Implement next permutation, which rearranges numbers into the lexicographically next greater permutation of numbers.

If such arrangement is not possible, it must rearrange it as the lowest possible order (ie, sorted in ascending order).

The replacement must be in-place and use only constant extra memory.

Here are some examples. Inputs are in the left-hand column and its corresponding outputs are in the right-hand column.

1,2,3 → 1,3,2
3,2,1 → 1,2,3
1,1,5 → 1,5,1

LeetCode：連結

1. Find the largest index k such that a[k] < a[k + 1]. If no such index exists, the permutation is the last permutation.
2. Find the largest index l such that a[k] < a[l]. Since k+1 is such an index, l is well defined and satisfies k < l.
3. Swap a[k] with a[l].
4. Reverse the sequence from a[k+1] up to and including the last element a[n].
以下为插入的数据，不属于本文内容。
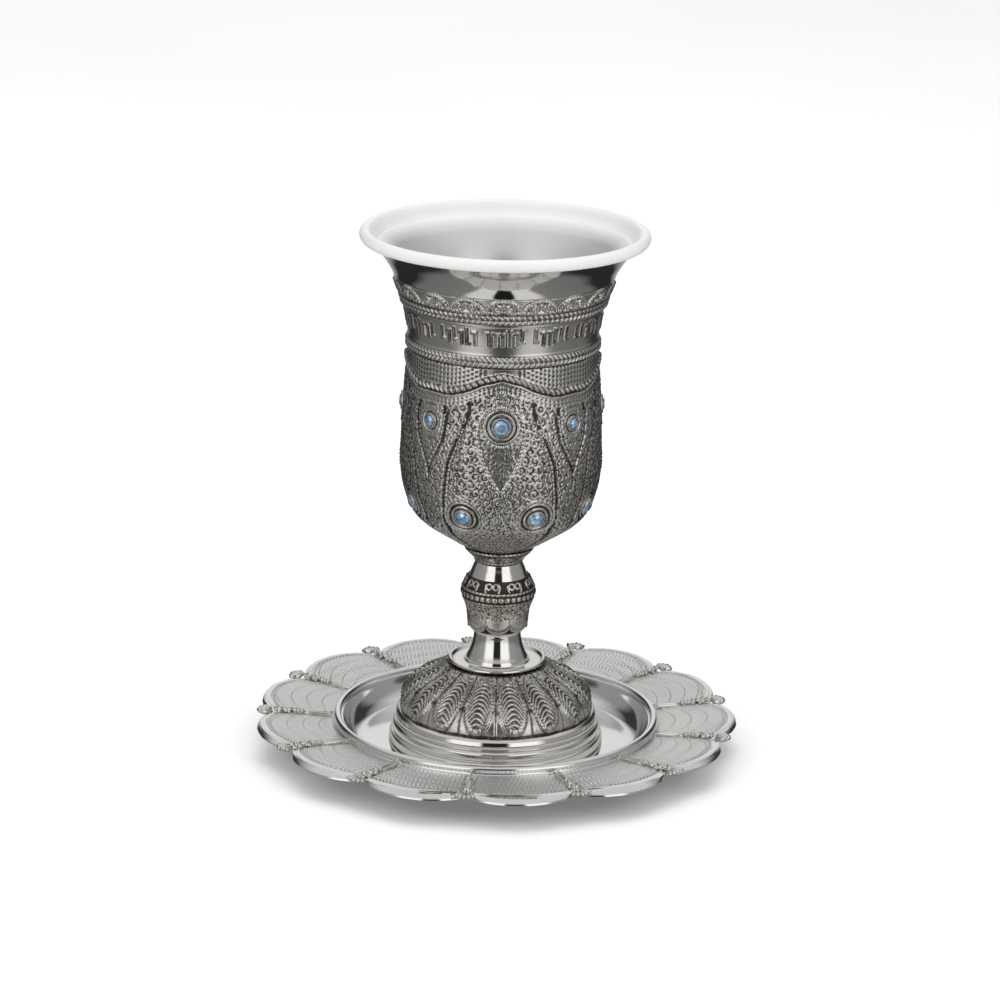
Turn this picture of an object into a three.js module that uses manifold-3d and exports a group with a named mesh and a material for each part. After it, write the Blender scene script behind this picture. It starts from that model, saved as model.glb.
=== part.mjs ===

第一步找出一個k，使得k之後的為遞減序列。（k之後的就沒有全排列的結果了。想一下4321這種，都是逆序的）

接下來，我們需要找到一個最大的下標L使得 a[k]<a[L]，交換a[k]和a[L] （就是說遞減序列中比a[k]大的最小的元素， 這樣和位置k的進行交換，位置k之後的就又有全排列了）

最後對k+1之後的逆置即可，這樣就變成了升序。

eg: 1 4 3  2  k=0 L=3  swap-> 2431 逆置-> 2134

class Solution(object):
    def sort(self, nums):
        start = 0
        end = len(nums) - 1
        self.partition(nums, start, end)
        return nums

    def partition(self, nums, start, end):
        if end <= start:
            return start
        index1, index2 = start, end
        base = nums[start]
        while start < end:
            while start < end and nums[end] >= base:
                end -= 1
            nums[start] = nums[end]
            while start < end and nums[start] <= base:
                start += 1
            nums[end] = nums[start]
        nums[start] = base
        self.partition(nums, index1, start-1)
        self.partition(nums, start+1, index2)

    def nextPermutation(self, nums):
        """
        :type nums: List[int]
        :rtype: void Do not return anything, modify nums in-place instead.
        """
        i = len(nums) - 2
        # 由於下一個數比上一個數大，因此需要從後往前掃描，找到遞增的位置設為元素i
        while i >= 0:
            if nums[i] < nums[i+1]:
                break
            i -= 1
        # 找不到，則將全部元素遞增排序
        if i == -1:
            nums = self.sort(nums)
        j = len(nums) - 1
        while j > i:
            if nums[j] > nums[i]:
                '''接下來，我們需要找到一個最大的下標j使得a[i]<a[j]，交換a[i]和a[j]
                就是說遞減序列中比a[i]大的最小的元素， 這樣和位置i的進行交換，位置i之後的就又有全排列了
                '''
                nums[i], nums[j] = nums[j], nums[i]
                # 最後對i+1之後的逆置即可，這樣就變成了升序。
                nums[i+1:] = nums[i+1:][::-1]
                break
            j -= 1